I went to college in the mountains of rural Tennessee.  My university had an observatory and offered astronomy.  "What a fantastic opportunity!" I thought.  "I can do astronomy - that's looking up at the night sky and identifying planets and constellations, right?  That sounds like fun!"  

The first day of class, our professor put up an overhead projection that was just a sheet of numbers.  

"This is a comet," he said, circling a cluster of numbers that, to my eye, looked no different than any other group of numbers.  My eyes glazed over as he described to us how this group of numbers represented a comet, and then explained that a substantial part of our final grade would be using sheets like this to find and describe a hitherto undiscovered heavenly body moving through our solar system.  I left the classroom and went straight to the registrar's office for a drop form.  (For those of you wondering, I ended up taking forestry instead, as I remembered that my university was, as previously mentioned, in a rural area and we owned 13,000 acres of mostly woodland.)

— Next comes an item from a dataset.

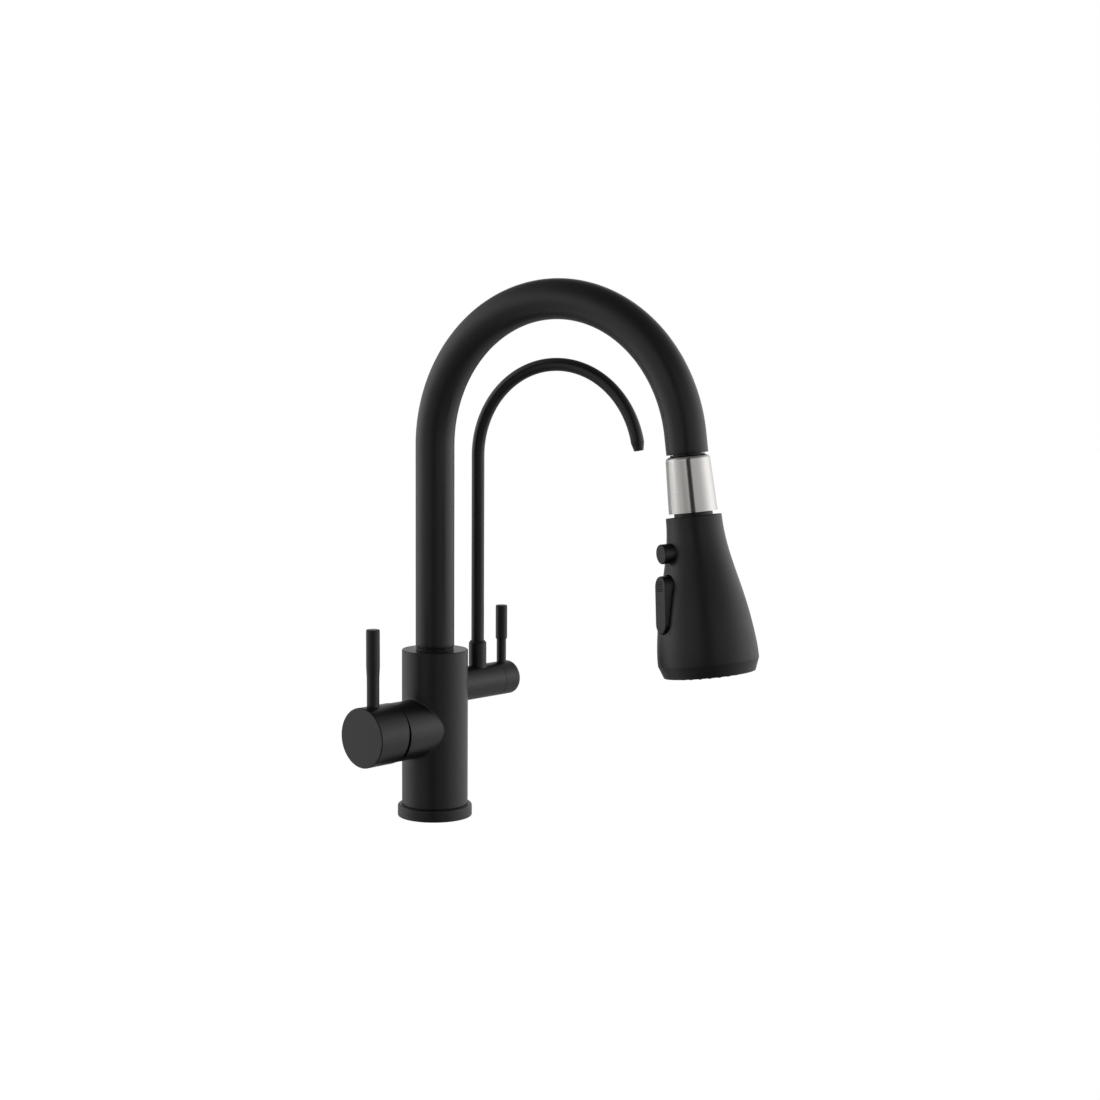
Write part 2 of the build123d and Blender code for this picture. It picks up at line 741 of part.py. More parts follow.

I guess what I'm trying to say with this rambling tale from school is this: don't force yourself to continue something that is making you miserable.  Drop what you have to drop to get by.  (While I mean this academically, it applies to anything that you might need to stop doing to just keep yourself sane during this time.)  While I can't say 100% that every school is doing this, the university that I used to work at announced that they were extending their deadline to withdraw without academic penalty so that students that are not adjusting well to online learning, or are stuck away from their families and worrying, or, heaven forbid, are dealing with the illness or death of friends or families, can release themselves from just one more thing that is weighing on their mind.

There are a lot of people that are not OK right now.  And that's OK.  If you are one of them, know that it is OK for you to let go of whatever you need to so that you can be OK.